Given the obviousness that we were out of time, we halted testing of the second cluster system and launched it. The tests had been going well, and we wanted to continue testing a few more things to make certain that the system would work as expected, but we were out of time. On the morning of January 15, while watching Cluster-0 slaves fall out of sync at 6AM, I decided that we had to launch the system immediately. At that time, we picked 39 databases accounting for 20% of our daily traffic and sent them to the new cluster.
Low and behold, the Cluster0 slaves synced back up, and since that date we haven’t had a single slave fall out of sync. At this time, we have finished testing and development of the clustering system and will be using it from now on. The addition of clustering was a huge step forward for us as it will guarantee the speed and stability of FreeForums in the coming years.
Web Servers
The second problem we were already facing was that we needed a more stable environment to serve the websites that we were hosting. We had multiple web servers, but the way in which we were load balancing them was by the use of round robin. Round robin is a method where in your DNS records, used by the Internet to look up where your website is located, you list multiple IP addresses. When you type in your web address, your computer randomly selects from that pool of IP addresses and that is the server you land on. Problem here is that there is no load distribution and there is no failover protection.
Those two issues would spell chaos as FreeForums grew. Even though we had three web servers, one of them was receiving 50% of all traffic with the other two receiving 25% each. Next, what would happen if, say, the web server receiving 50% of traffic would go down? The answer is simple: 50% of viewers wouldn’t be able to access the forums they were trying to view.
The solution to this was simple, in theory; however, it would take time to test and develop. Consulting with SoftLayer network engineers, we were directed to look at the Zeus ZXTM Load Balancer. Zeus ZXTM is a software suit that distributes requests for various TCP and UDP services based on specifications that you set for it.
What Zeus ZXTM would give us is a level of stability and redundancy on our web servers that has never been seen before my FreeForums.org and its users. By sending all requests to the Zeus ZXTM load balancing server, we are able to evenly distribute all requests over all web servers as well as redirect requests when a web server goes offline. This will make it impossible for a failed web server to ever be noticed by our viewers again.
As of January 26, all viewers are accessing FreeForums.org by way of the Zeus ZXTM load balancer, and we couldn’t be happier.
The Future
FreeForums.org is well on its way to making all points of service HA (high availability) by making every single service redundant with backup servers, but we still have a ways to go before we achieve this.

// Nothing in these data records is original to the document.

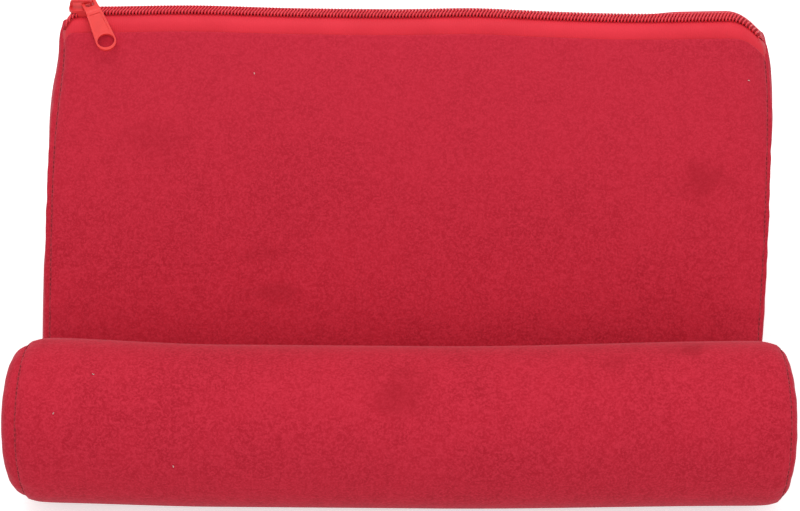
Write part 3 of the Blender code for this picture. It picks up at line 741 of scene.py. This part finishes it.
class Look:
    """A node material with short ways to add what the looks below share."""

    def __init__(self, name):
        self.material = bpy.data.materials.new(name)
        self.material.use_nodes = True
        self.nodes = self.material.node_tree.nodes
        self.links = self.material.node_tree.links
        self.shader = self.nodes["Principled BSDF"]
        self.place = self.nodes.new("ShaderNodeTexCoord").outputs["Object"]

    def set(self, **values):
        for name, value in values.items():
            self.shader.inputs[name.replace("_", " ")].default_value = value

    def join(self, source, target):
        self.links.new(source, target)

    def mapped(self, scale, offset=(0.0, 0.0, 0.0)):
        node = self.nodes.new("ShaderNodeMapping")
        node.inputs["Scale"].default_value = scale
        node.inputs["Location"].default_value = offset
        self.join(self.place, node.inputs["Vector"])
        return node.outputs["Vector"]

    def noise(self, scale, detail=3.0, roughness=0.5, vector=None, distortion=0.0):
        node = self.nodes.new("ShaderNodeTexNoise")
        node.inputs["Scale"].default_value = scale
        node.inputs["Detail"].default_value = detail
        node.inputs["Roughness"].default_value = roughness
        node.inputs["Distortion"].default_value = distortion
        self.join(vector or self.place, node.inputs["Vector"])
        return node.outputs["Fac"]

    def spread(self, source, low, high, to_low=0.0, to_high=1.0):
        node = self.nodes.new("ShaderNodeMapRange")
        node.interpolation_type = "SMOOTHSTEP"
        for name, value in (("From Min", low), ("From Max", high), ("To Min", to_low), ("To Max", to_high)):
            node.inputs[name].default_value = value
        self.join(source, node.inputs["Value"])
        return node.outputs["Result"]

    def math(self, operation, first, second):
        node = self.nodes.new("ShaderNodeMath")
        node.operation = operation
        for socket, value in zip(node.inputs, (first, second)):
            if isinstance(value, (int, float)):
                socket.default_value = value
            else:
                self.join(value, socket)
        return node.outputs["Value"]


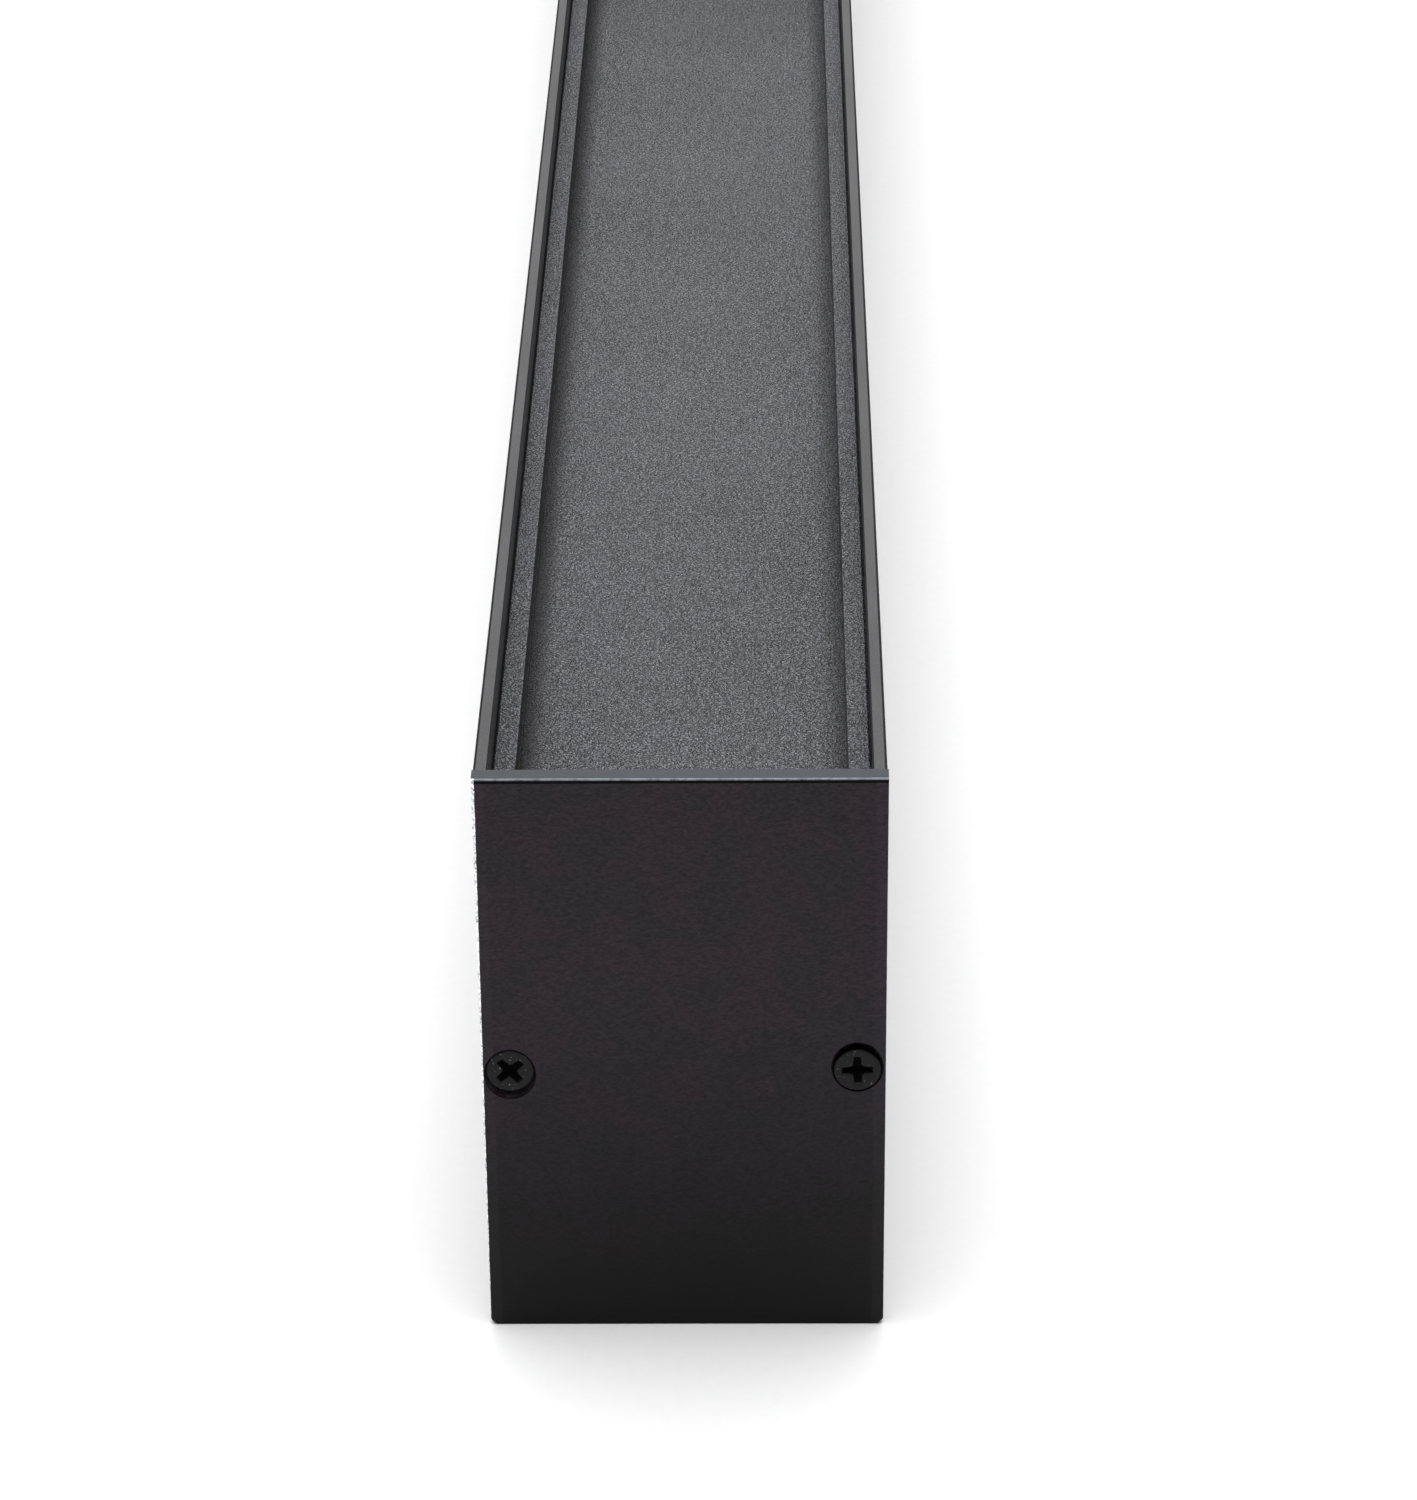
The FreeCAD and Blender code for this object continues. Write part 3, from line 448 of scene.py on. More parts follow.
for name, base, roughness, stretch in (
    ("screw_steel", (0.62, 0.62, 0.60), 0.24, (1, 1, 1)),
    ("bare_aluminium", (0.78, 0.78, 0.79), 0.30, (1, 1, 0.05)),
    ("brass", (0.80, 0.62, 0.28), 0.22, (1, 1, 1)),
    ("tinned_brass", (0.72, 0.71, 0.68), 0.34, (1, 1, 1)),
    ("spring_steel", (0.44, 0.44, 0.43), 0.34, (1, 0.04, 0.04)),
):
    metal(name, base, roughness, stretch)


def black_oxide():
    """A dark layer on steel, with painted glints in small spots, and painted shade, black and dull, in the
    recess and below the head's face.
    """
    finish = Finish("screw_black")
    x, _, _ = finish.axes()
    # painted shade: black and dull everywhere more than a fraction of a millimetre below the head's face, the
    # recess included
    painted_recess_shade = (HEAD_FACE - abs(x)).rise(0.06 * MM, 0.30 * MM)
    # painted glints: pale spots of base colour on the head's face
    painted_glints = finish.noise(0.42 * MM, 3.0, 0.6).rise(0.65, 0.72) * (1 - painted_recess_shade)
    marks = finish.noise(0.18 * MM, 2.0)
    tone = finish.colour(painted_glints, (0.005, 0.005, 0.0052), (0.18, 0.18, 0.18))
    finish.surface(
        Base_Color=finish.colour(painted_recess_shade, tone, (0.0, 0.0, 0.0)), IOR=1.25,
        Roughness=0.40 + marks * 0.15 + painted_recess_shade * 0.45, Normal=finish.bump(marks * (0.003 * MM)))


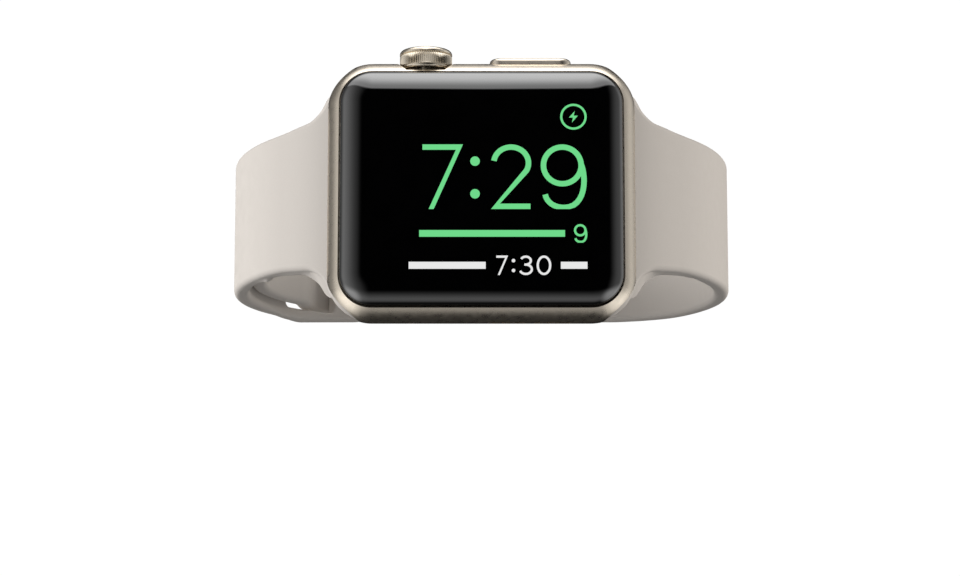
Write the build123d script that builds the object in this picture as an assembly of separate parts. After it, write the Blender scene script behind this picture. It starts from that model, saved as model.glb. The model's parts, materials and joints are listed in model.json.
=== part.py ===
"""Smartwatch on its side with the crown up, its strap closed by a pin-and-tuck closure.

Watch frame, millimetres: X along the case's long side, Y from the screen to the back, Z from the
speaker side to the crown side, origin in the middle of the case's rounded sides. main() leans the
finished watch back until the rear of the strap touches the table, and puts the origin on the
table, under the middle of the watch.
"""
from build123d import *
import math
import os

# Case
CASE_X, CASE_Z = 42.0, 35.9
CASE_CORNER = 6.2
SIDE_RADIUS = 3.9  # the sides are a full round of this radius
RIM = 1.64  # width of the rim round the glass, seen from the front
GLASS_GAP = 0.13
GLASS_SEAT_Y = -2.4
GLASS_EDGE = 2.0  # radius of the glass's rounded edge
GLASS_APEX_Y = -5.3
GASKET = 0.15
CAVITY_X, CAVITY_Z, CAVITY_CORNER = 31.2, 30.6, 3.5
CAVITY_BACK_Y = 2.9
BOSS_X, BOSS_Z, BOSS_RADIUS = 13.9, 13.5, 1.1
SCREW_RADIUS, SCREW_HEAD_RADIUS = 0.45, 0.8

# Back cover, sensors and charging coil
COVER_RADIUS, COVER_HOLE_RADIUS = 13.0, 12.0
COVER_SEAT_Y, COVER_EDGE_Y, COVER_APEX_Y, COVER_CEILING_Y = 3.3, 3.95, 5.2, 3.75
WINDOW_RADIUS, WINDOW_PITCH = 1.75, 4.8
COIL_TURNS, COIL_INNER, COIL_PITCH, COIL_WIRE = 8, 5.95, 0.62, 0.25

# Crown and side button
CROWN_X, CROWN_RADIUS, CROWN_TOP_Z, CROWN_FOOT_Z = -7.6, 3.6, 19.8, 17.0
CROWN_TRAVEL = 0.4
SHAFT_RADIUS, SHAFT_END_Z = 1.15, 11.6
RUNNING_GAP = 0.05
BUTTON_X, BUTTON_LENGTH, BUTTON_WIDTH, BUTTON_TOP_Z = 6.7, 11.1, 3.2, 18.6
BUTTON_TRAVEL = 0.35

# Strap channels in the case's two ends, and the latches that hold the straps in them
CHANNEL_X, CHANNEL_Y, CHANNEL_RADIUS = 18.9, 0.5, 2.4
LUG_RADIUS = 2.3
LATCH_X, LATCH_WIDTH, LATCH_LENGTH, LATCH_TRAVEL = 17.3, 1.7, 6.6, 0.5
LUG_FLAT_Y = 2.2

# Strap: the loop is three tangent arcs a side, from the case round to the rear
STRAP, STRAP_GAP = 2.2, 0.25
LIFT = STRAP + STRAP_GAP  # from one layer of strap to the next
EXIT_X, EXIT_Y, EXIT_HEADING = 20.6, 0.9, 38.0
SIDE_X = 34.9
TURN_RADIUS, TURN_HEADING = 27.0, 150.0
HALF_WIDTH, TAIL_HALF_WIDTH = 9.75, 8.0
FLARE = (
    (19.0, 14.6),
    (20.5, 13.8),
    (21.5, 12.2),
    (22.4, 11.3),
    (23.6, 10.55),
    (25.4, 10.2),
    (28.0, 9.85),
    (31.0, 9.75),
)  # half width of the strap against x, where it leaves the case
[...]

First, the global MySQL servers used to house the data shared between all clusters, while having a slave keeping mirrored copy of the data, is still setup in a Master+Slave method. Should the master go down, a human will need to convert the slave to a master server. The solution to this is to utilize MySQL Cluster, which allows for all servers in the mix to be masters. Once this is done, if the primary server ever goes down the others can take over immediately without anyone needing to intervene.
Next, the file storage server is currently standalone. There is no failover, there is no mirror. Just backups being made every fifteen minutes. But, aha!, yet another easy fix. We will be looking into using the Lustre File System as a means to create several file servers which act as one unified server. Should a server ever fail, go offline, or do anything that makes it unavailable, all requests to that server will be directed to the others. No one would ever know the difference.
Lustre is based off Sun Microsystem’s ZFS, a very powerful and robust filesystem. Lustre is currently in use by several of the world’s largest supercomputers, hosting hundreds of millions of files totaling petabytes in total space. So we’re confident that it can handle our humble hundreds of thousands of files.
Many more changes are coming in the future, and things are sure to be very exciting as we move into the future.







March 4th, 2008 at 3:03 pm
That sounds all terribly complicated. I’ll take your word for it.